O debate sobre a regulamentação da Inteligência Artificial no mundo voltou a dar passos importantes na última semana, quando a Organização das Nações Unidas (ONU) aprovou no âmbito da Assembleia Geral uma nova resolução sobre governança da IA. A partir dessa aprovação, tanto a ONU como especialistas em direito digital reforçam defendem ser crucial que cada país tenha condições de adequar seus marcos legais às suas realidades sociais, políticas e econômicas, evitando encobrir suas demandas por orientações de forças externas.
Durante debate sobre o tema no Security Leaders Brasília, a Sócia Fundadora do escritório Peck Advogados, Patrícia Peck, apontou essa necessidade, reforçando que o Brasil precisa ser cauteloso ao aproximar sua regulação interna ao AI Act, estabelecido no contexto da União Europeia.
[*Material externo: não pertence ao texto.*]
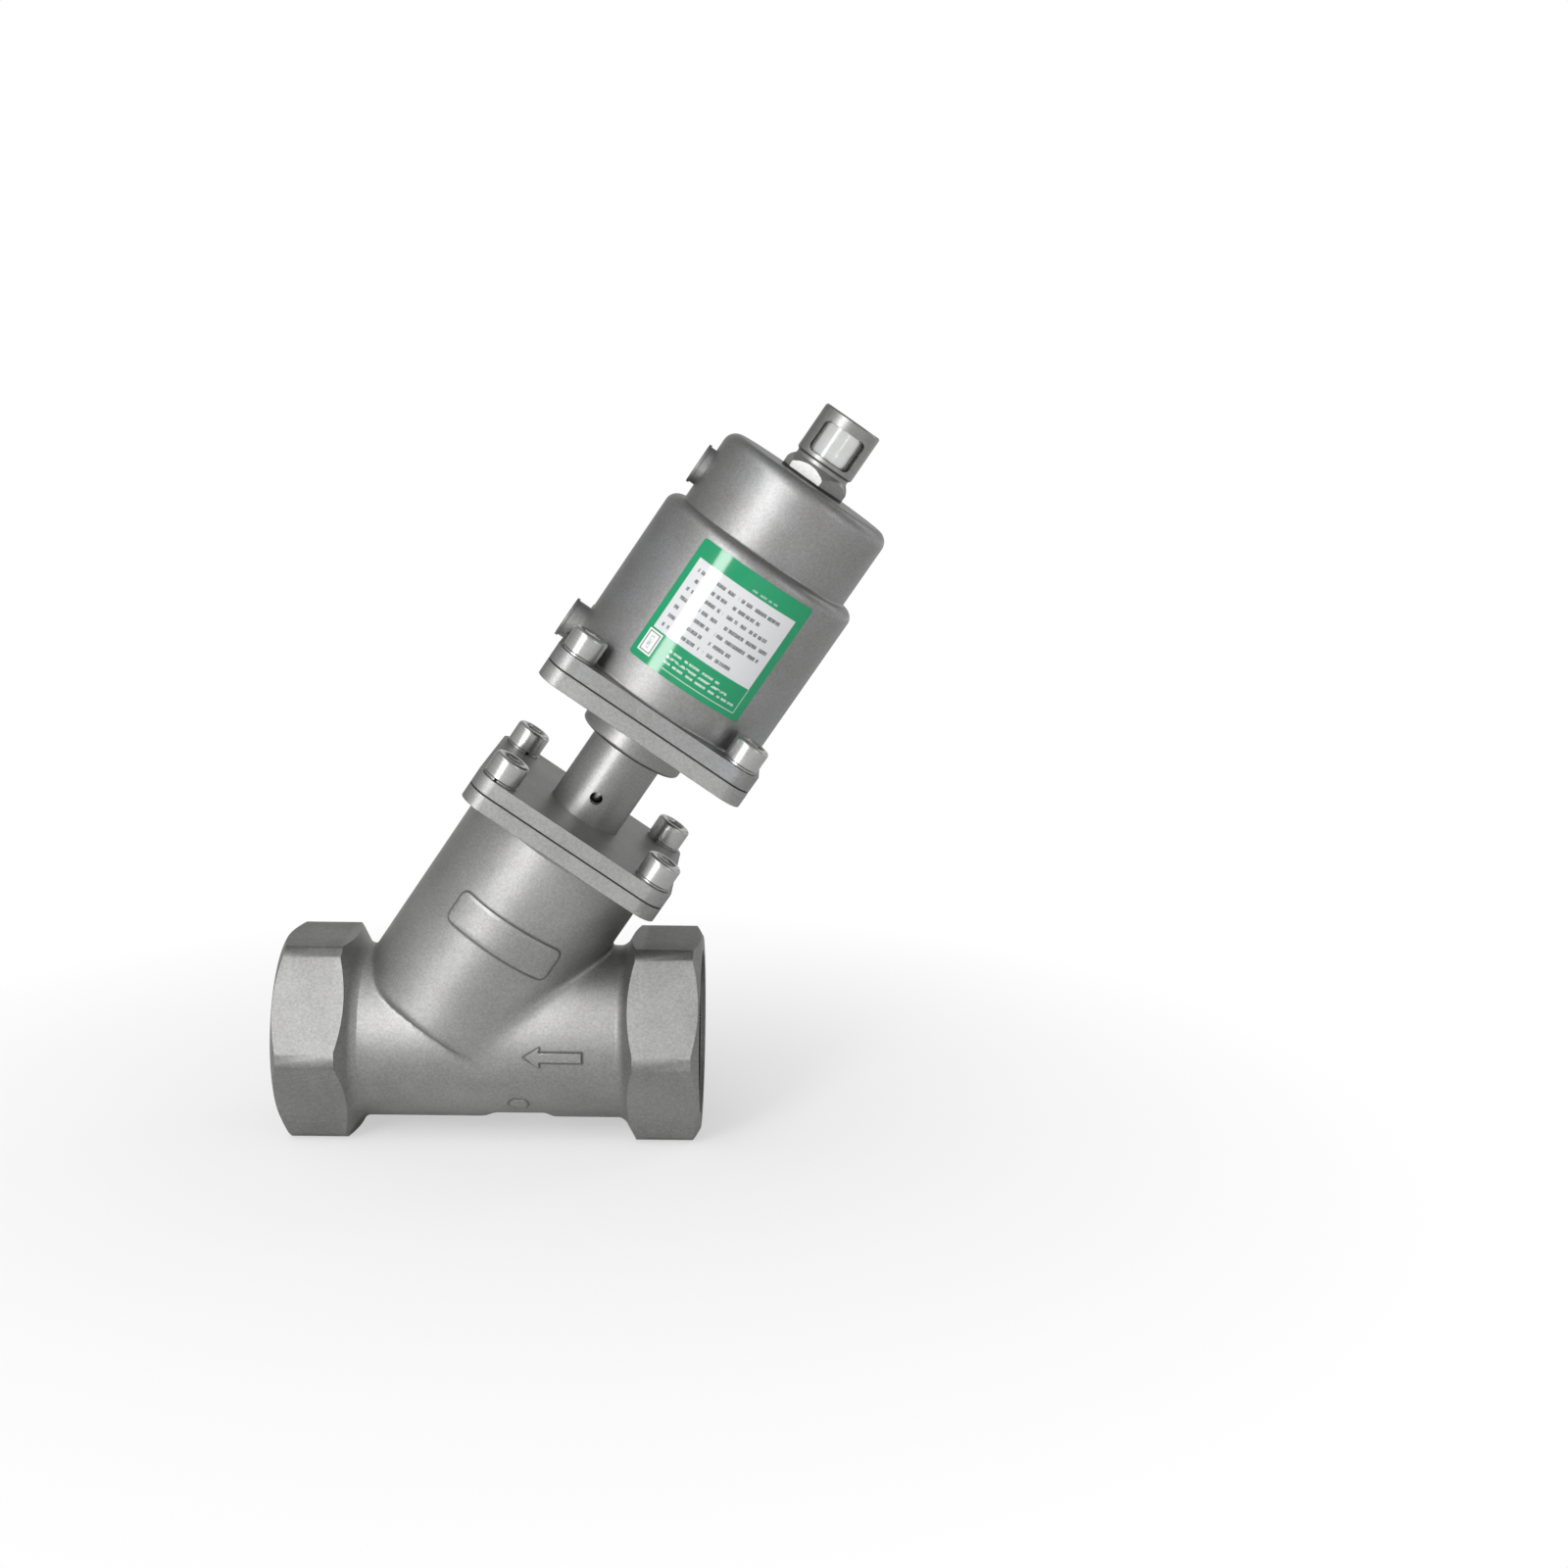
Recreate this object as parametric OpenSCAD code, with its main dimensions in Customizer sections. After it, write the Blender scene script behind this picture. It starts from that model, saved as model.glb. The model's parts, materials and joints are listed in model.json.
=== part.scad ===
// Pneumatic angle seat valve: a Y-shaped body with threaded ends, a bonnet with a packed stem,
// and a spring-return piston actuator with a sight-glass position indicator.
// Origin: middle of the outlet port's face. X runs along the pipe towards the inlet, Z is up.
// Everything above the pipe is turned about the stem axis, and is placed by its height on that axis.

/* [Pipe ends and barrel] */
// Face to face length of the body
face_to_face = 150; // [142:1:166]
// Size across the flats of the hexagonal ends
hex_af = 71; // [69:0.5:75]
// How much each corner of a hexagonal end is trimmed, along its radius
hex_corner_trim = 1.7; // [0.5:0.1:3]
// Length of a hexagonal end along its corners
hex_len = 23; // [22:0.5:26]
// Radial distance from the flats of an end to the chamfer's start on its face
hex_face_inset = 0.5; // [0.2:0.1:2]
// Angle of the chamfers of an end, against its face
hex_chamfer_angle = 30; // [20:1:35]
// Wall of the barrel between the ends
barrel_wall = 5.2; // [4:0.1:6]
// Radius of the casting fillet between an end and the barrel
hex_fillet_r = 5; // [2:0.5:6]
// Bore of a threaded port, the minor diameter of its pipe thread
port_d = 56.66; // [55:0.02:60]
// Depth of a threaded port
port_depth = 21; // [14:0.5:24]
// Width of the shoulder at a port's bottom, where the narrower flow passage starts
port_shoulder_w = 2.33; // [1:0.01:4]
// Depth of the shallow flat under the barrel, where the casting gate was ground off
gate_flat_depth = 1.3; // [0.5:0.1:2]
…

Segundo ela, o Projeto de Lei 2338/23 já abre espaço adequado para os brasileiros discutirem a segurança e a inovação da tecnologia à sua própria realidade.
“Particularmente, não concordo com diversos pontos do AI Act, e penso que o Brasil tem um poder real de construir leis adequadas às diversidades sociais. O país deveria estar ocupando um papel de liderança nessa discussão, pois temos especialistas, dados e conhecimento suficientes para desenvolver uma das melhores leis de controle da tecnologia no mundo, sem precisar importar demais do exterior”, afirmou Patrícia.
Apesar desse novo ponto de vista, a tendência é que a Lei da IA no Brasil aproxime seus entendimentos da proposta europeia, tal qual informou a diretora da Autoridade Nacional de Proteção de Dados, Miriam Wimmer, no “Diálogo Bilateral União Europeia-Brasil sobre Economia Digital”, workshop organizado pelo Ministério das Relações Exteriores e com a presença de deputados europeus ligados ao tema.
“Especialmente no que tange à Inteligência Artificial, há um campo fértil para compartilhamento de percepções, pois a União Europeia acaba de aprovar o AI Act, cuja discussão tem também influenciado os debates no Congresso brasileiro”, comentou Miriam.
Resolução da ONU
O documento das Nações Unidas foi aprovado por todos os 193 membros do órgão e tem o objetivo de promover o desenvolvimento seguro da tecnologia, apesar das realidades heterogêneas dos países. Segundo a embaixadora dos Estados Unidos e autora principal da resolução, Linda Thomas-Greenfield, o grande valor dessa nova decisão está em alinhar vozes dissonantes de inovação em torno de um tema bastante complexo.
“Hoje, todos os 193 membros da Assembleia Geral das Nações Unidas falaram em uma só voz e, juntos, decidiram governar a Inteligência Artificial em vez de deixá-la nos governar. Esta resolução reconhece que os riscos e benefícios da IA tem potencial de afetar a todos, e por isso, estabelece responsabilidades compartilhadas na criação de bases para a tecnologia não deixar ninguém no caminho”, afirmou Linda após a aprovação do documento.
Entre as definições da resolução, considera-se necessário reduzir as lacunas digitais entre os países e dentro deles, para todos poderem se beneficiar da nova tecnologia e evitar que potências tecnológicas abusem do poder da IA visando expor a comunidade internacional em desenvolvimento a riscos, prejudicando a paz e reprimindo direitos humanos.
O avanço da ONU se junta a outras ações públicas direcionadas à regulamentação da IA em todo o mundo, como o AI Act. O arcabouço, aprovado por 523 votos no Parlamento Europeu, propõe limites no desenvolvimento da tecnologia em favor dos direitos fundamentais dos indivíduos, da democracia e do estado de direito, em equilíbrio com o incentivo à inovação.